Extracted data entries
......

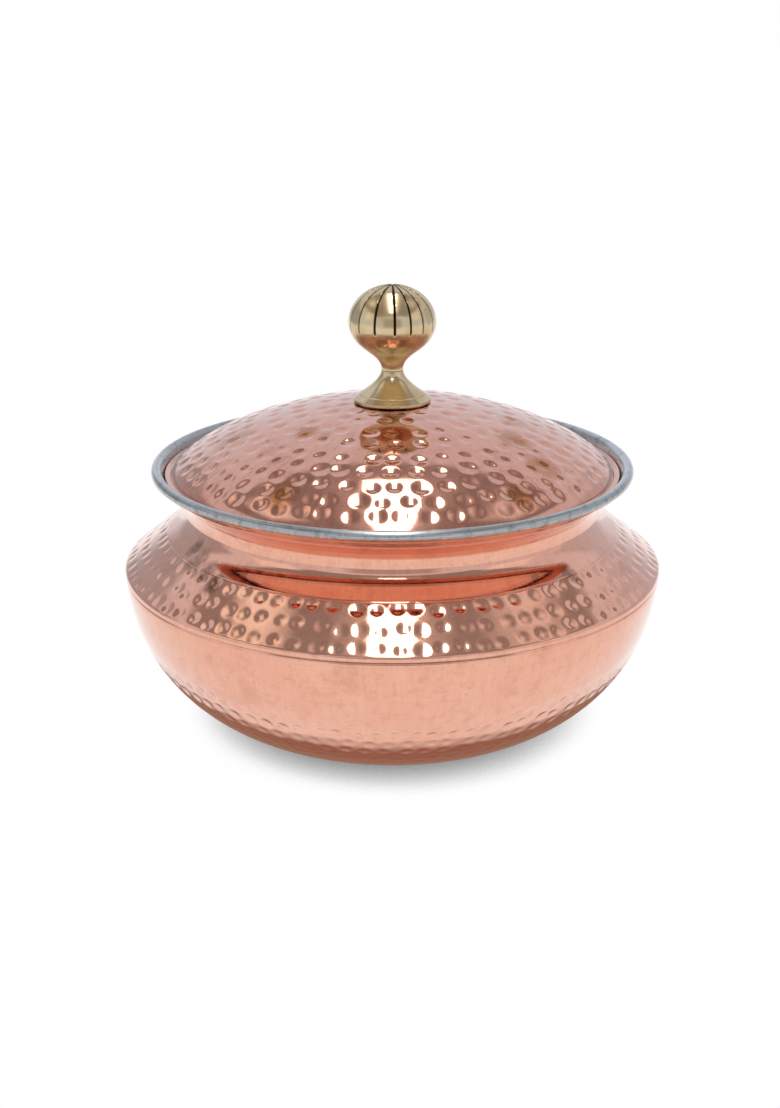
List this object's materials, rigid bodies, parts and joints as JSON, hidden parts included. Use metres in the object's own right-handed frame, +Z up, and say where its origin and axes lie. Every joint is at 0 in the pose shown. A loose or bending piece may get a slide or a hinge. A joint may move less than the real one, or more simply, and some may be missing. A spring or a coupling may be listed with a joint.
{
  "type": "lidded cooking pot",
  "caption": "Round-bellied copper handi with a flared, wire-rolled mouth and a domed lid that lifts off by a fluted brass knob.",
  "frame": {"origin": "centre of the flat base, where the pot stands", "axes": "+Z up along the axis that all the pieces are turned about, from the base towards the knob"},
  "size_m": [0.2704, 0.2704, 0.2184],
  "materials": {
    "pot_copper": "polished copper sheet, hammered below and on the shoulder, tinned inside",
    "lid_copper": "hammered copper sheet with light heat patina",
    "rim_steel": "drawn wire, hidden in the rolled rim",
    "seam_filler": "brazing filler",
    "knob_brass": "cast, turned and polished brass",
    "fastener_brass": "turned brass, slotted head"
  },
  "bodies": {
    "pot": {"pot_bowl": "pot_copper", "pot_shoulder": "pot_copper", "rim_wire": "rim_steel", "seam_braze": "seam_filler"},
    "lid": {"lid_dome": "lid_copper", "knob_foot": "knob_brass", "knob_ball": "knob_brass", "knob_washer": "fastener_brass", "knob_screw": "fastener_brass"}
  },
  "joints": [
    {"name": "lid_lift", "type": "slide", "parent": "pot", "child": "lid", "axis": [0, 0, 1], "range_m": [0, 0.12]}
  ]
}
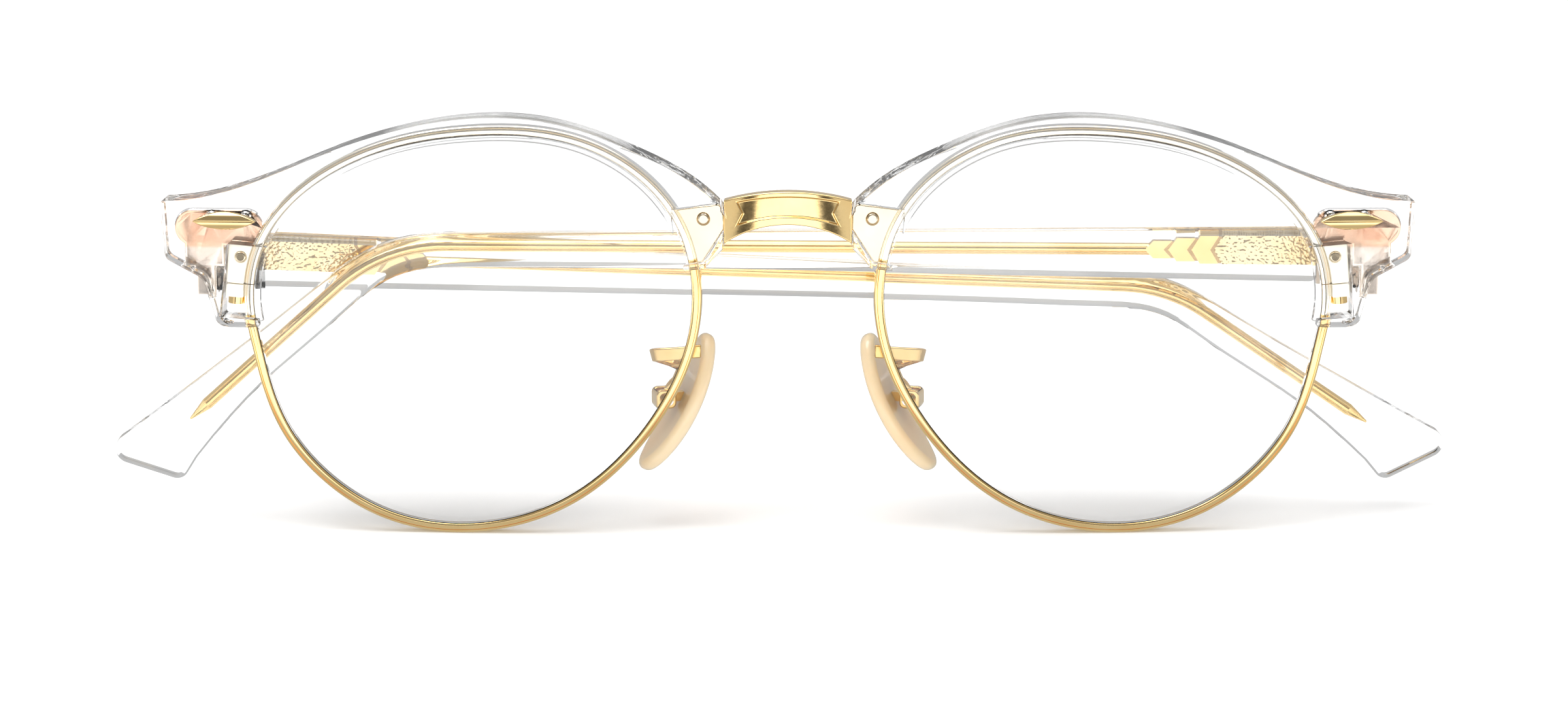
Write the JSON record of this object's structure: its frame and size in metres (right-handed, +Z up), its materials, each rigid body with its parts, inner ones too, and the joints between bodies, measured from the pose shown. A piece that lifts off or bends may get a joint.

......

#### Aim of the exercise:
Copy every record exactly as presented.

#### The reply:
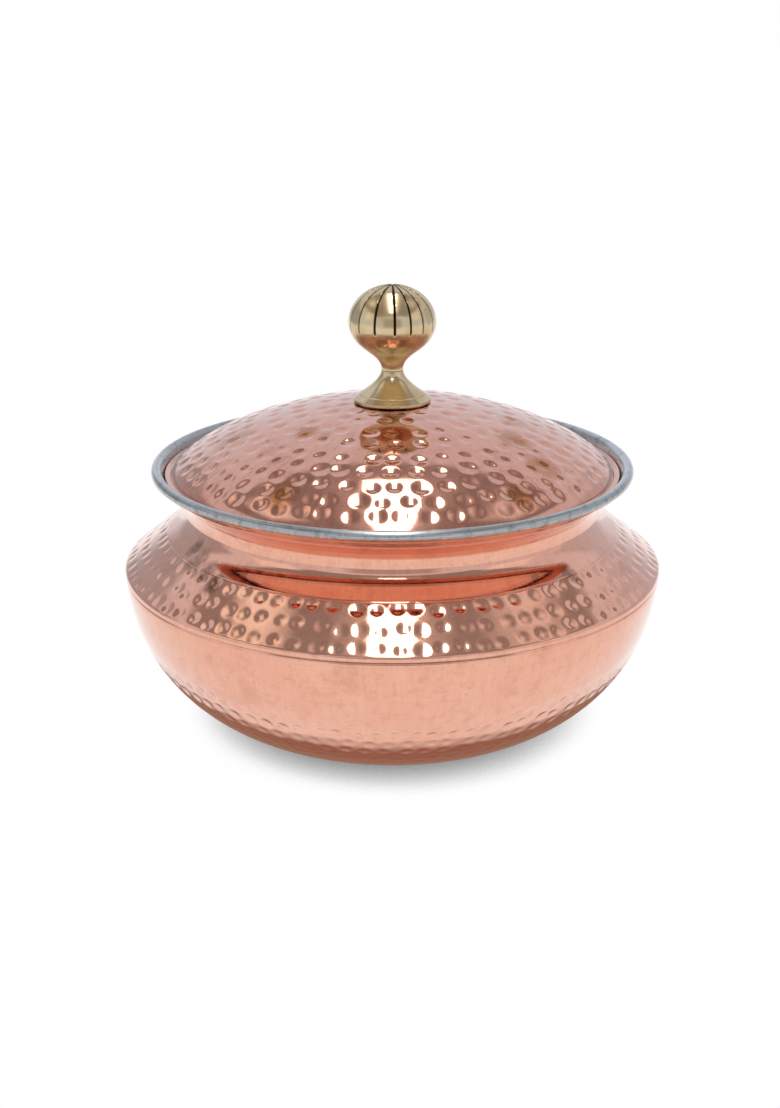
List this object's materials, rigid bodies, parts and joints as JSON, hidden parts included. Use metres in the object's own right-handed frame, +Z up, and say where its origin and axes lie. Every joint is at 0 in the pose shown. A loose or bending piece may get a slide or a hinge. A joint may move less than the real one, or more simply, and some may be missing. A spring or a coupling may be listed with a joint.
{
  "type": "lidded cooking pot",
  "caption": "Round-bellied copper handi with a flared, wire-rolled mouth and a domed lid that lifts off by a fluted brass knob.",
  "frame": {"origin": "centre of the flat base, where the pot stands", "axes": "+Z up along the axis that all the pieces are turned about, from the base towards the knob"},
  "size_m": [0.2704, 0.2704, 0.2184],
  "materials": {
    "pot_copper": "polished copper sheet, hammered below and on the shoulder, tinned inside",
    "lid_copper": "hammered copper sheet with light heat patina",
    "rim_steel": "drawn wire, hidden in the rolled rim",
    "seam_filler": "brazing filler",
    "knob_brass": "cast, turned and polished brass",
    "fastener_brass": "turned brass, slotted head"
  },
  "bodies": {
    "pot": {"pot_bowl": "pot_copper", "pot_shoulder": "pot_copper", "rim_wire": "rim_steel", "seam_braze": "seam_filler"},
    "lid": {"lid_dome": "lid_copper", "knob_foot": "knob_brass", "knob_ball": "knob_brass", "knob_washer": "fastener_brass", "knob_screw": "fastener_brass"}
  },
  "joints": [
    {"name": "lid_lift", "type": "slide", "parent": "pot", "child": "lid", "axis": [0, 0, 1], "range_m": [0, 0.12]}
  ]
}
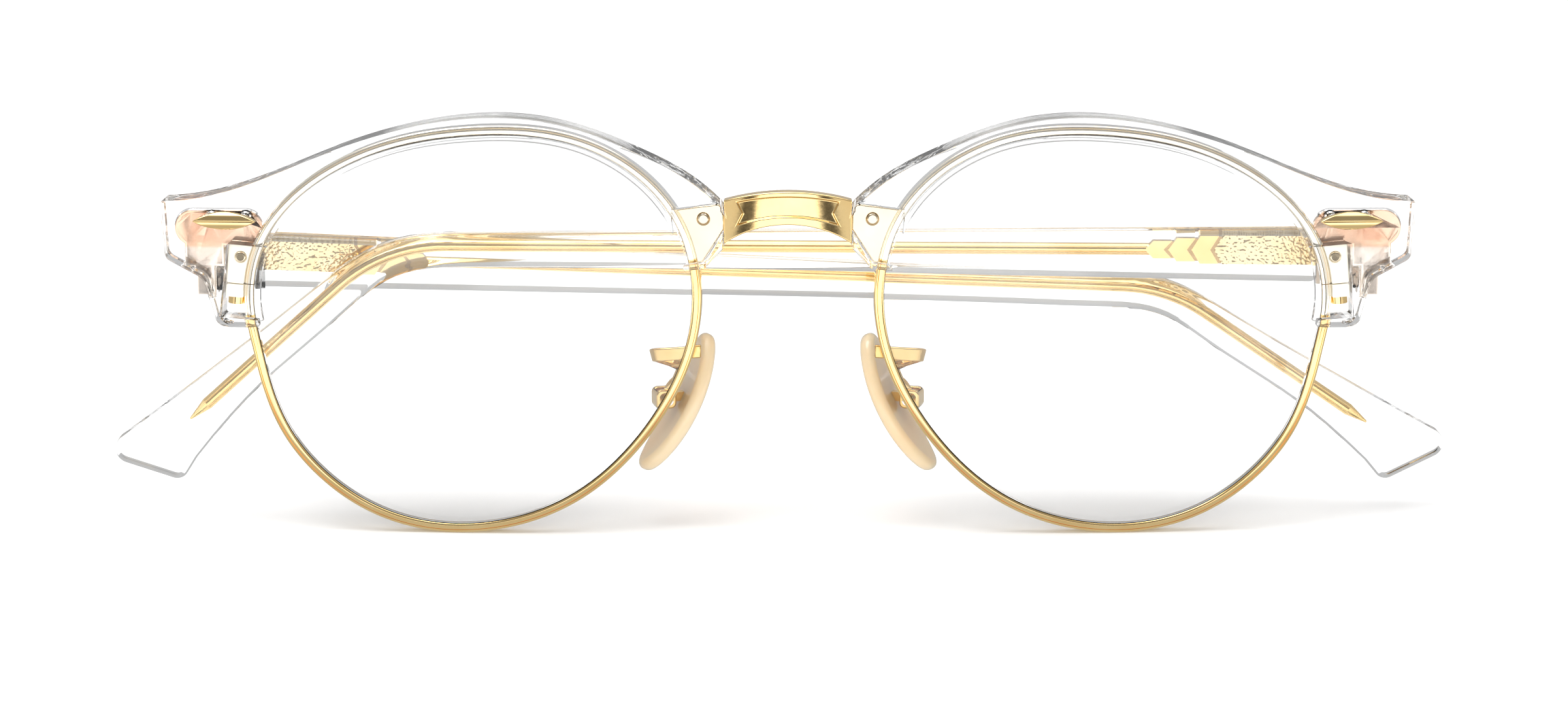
Write the JSON record of this object's structure: its frame and size in metres (right-handed, +Z up), its materials, each rigid body with its parts, inner ones too, and the joints between bodies, measured from the pose shown. A piece that lifts off or bends may get a joint.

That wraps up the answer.